While Howard confirms that its initial success was down to the locals’ love of pasties and pies, it is the younger generation that is driving footfall through the store’s growing pastries offer.
“The trade during the school run hours of 7-9am is phenomenal and is based around sales of croissants and cakes, which the school kids buy to complement their lunch,” says Howard. “Whereas before we may have concentrated on one part of the bake-off offer over the other, now it really is a case of both sharing space and sales.”
Like Arjan, Howard is quick to praise the help of his supplier – Cuisine de France.
He continues: “We could have continued with a smaller section supplied by a local supplier but making the change to Cuisine de France has allowed us to move up a level and we are seeing the returns from that.”
The message is clear – to attain a successful bake-off offer you need professionalism, a perfect partnership, and the right mix of pastries, pasties and pies.
As the bake-off section gets more professional and varied so do the ranges of products and equipment entering the market to give retailers and consumers more choice.
Rational UK has developed a muffin tray that helps retailers with in-store baking equipment make the perfect muffin. The new tray has up to 24 muffin moulds and is made of a specially developed material that prevents sticking.
“Everyone loves the taste and aroma of freshly baked muffins,” says Rational UK managing director Vic Brown. “They can help build up your morning business.”

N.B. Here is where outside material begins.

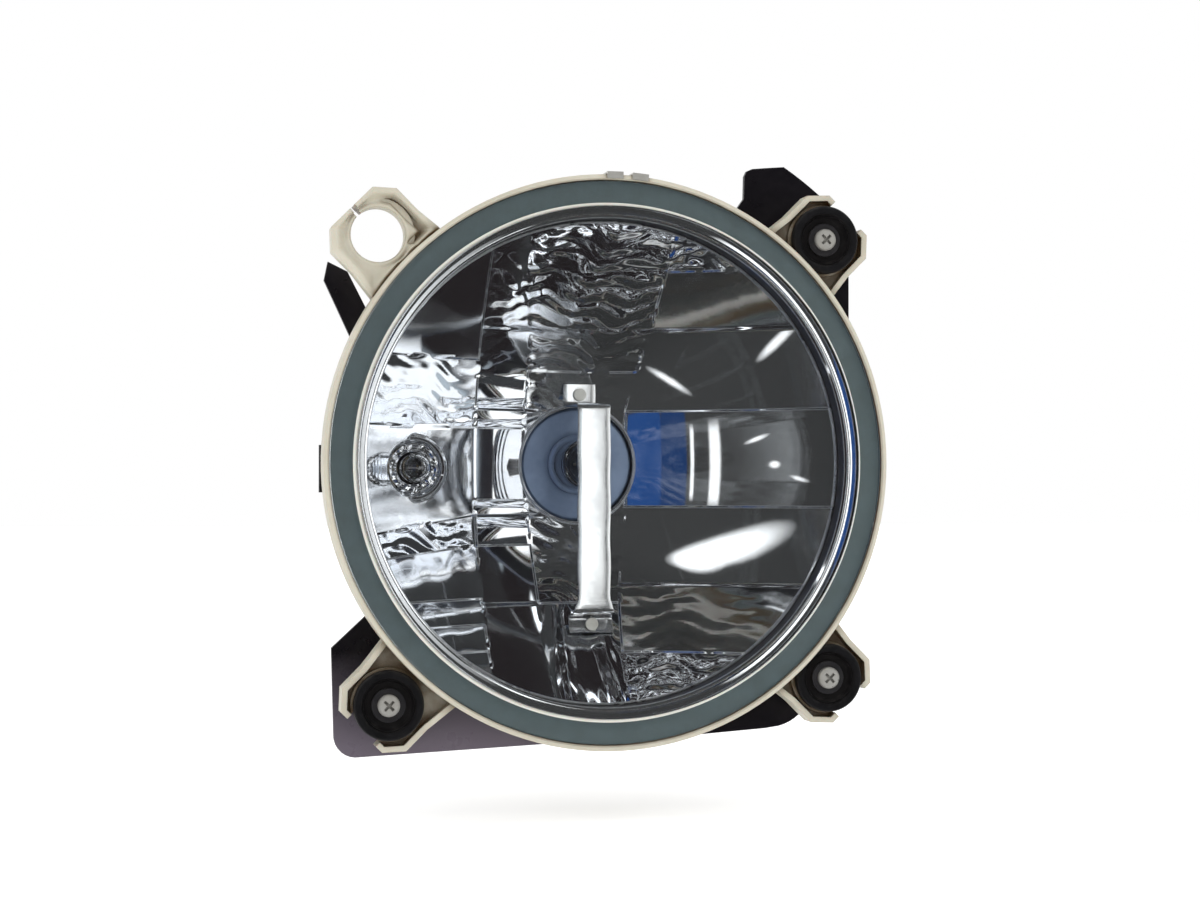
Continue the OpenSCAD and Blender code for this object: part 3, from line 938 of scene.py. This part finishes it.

There are two sizes of muffin tray: the 400x600mm holds 24 muffins, while the 400x300mm makes 12. The moulds in the new tray can also be used to bake or cook other products such as mousses, desserts and bread puddings.
Bakehouse has added a lemon croissant variant to its pastry range aimed at the breakfast bake-off market.
Available in a 95g version, the new croissant takes 20 minutes to bake off and is pre-topped with sugar nibs, eliminating the need for finishing the product in-store.
Cuisine de France has launched a new marketing campaign to increase brand awareness.
Fronted by a new TV commercial, which will run throughout March, the campaign will also feature new pos material, swing signs and posters carrying the tagline: ‘For the taste’.
Cuisine de France marketing director David Girdler says: “Through this investment we hope to drive growth throughout 2006 in the Cuisine de France brand and enhance the relationship between ourselves and our retail customers, and they in turn with the consumer.”
Country Choice has launched a new labelling system for its entire Bake & Bite range. The labelling package includes Bake & Bite branded labels, a ‘ready to go’ printer with pre-set data, and full after-sales support.
The system includes information such as use-by date, product name, product description, holding temperature requirement, price, barcode and the customer’s own trading name and address. It holds data on a memory card and automatically calculates the use-by date per product category for the current Country Choice portfolio of up to 1,400 products. The memory card can be updated for free to take into account new product launches.
Country Choice managing director Raj Tugnait comments: “Labelling is one of those essential jobs that nobody likes doing because it involves so much hassle, such as locating a product’s price, sell-by date and holding temperature. As a consequence it is often done in such a hurry that the information on the finished label is either wrong, unclear or in some cases missing. Aside from this, a poorly presented label does nothing for the retailer trying to present a professional in-store image.”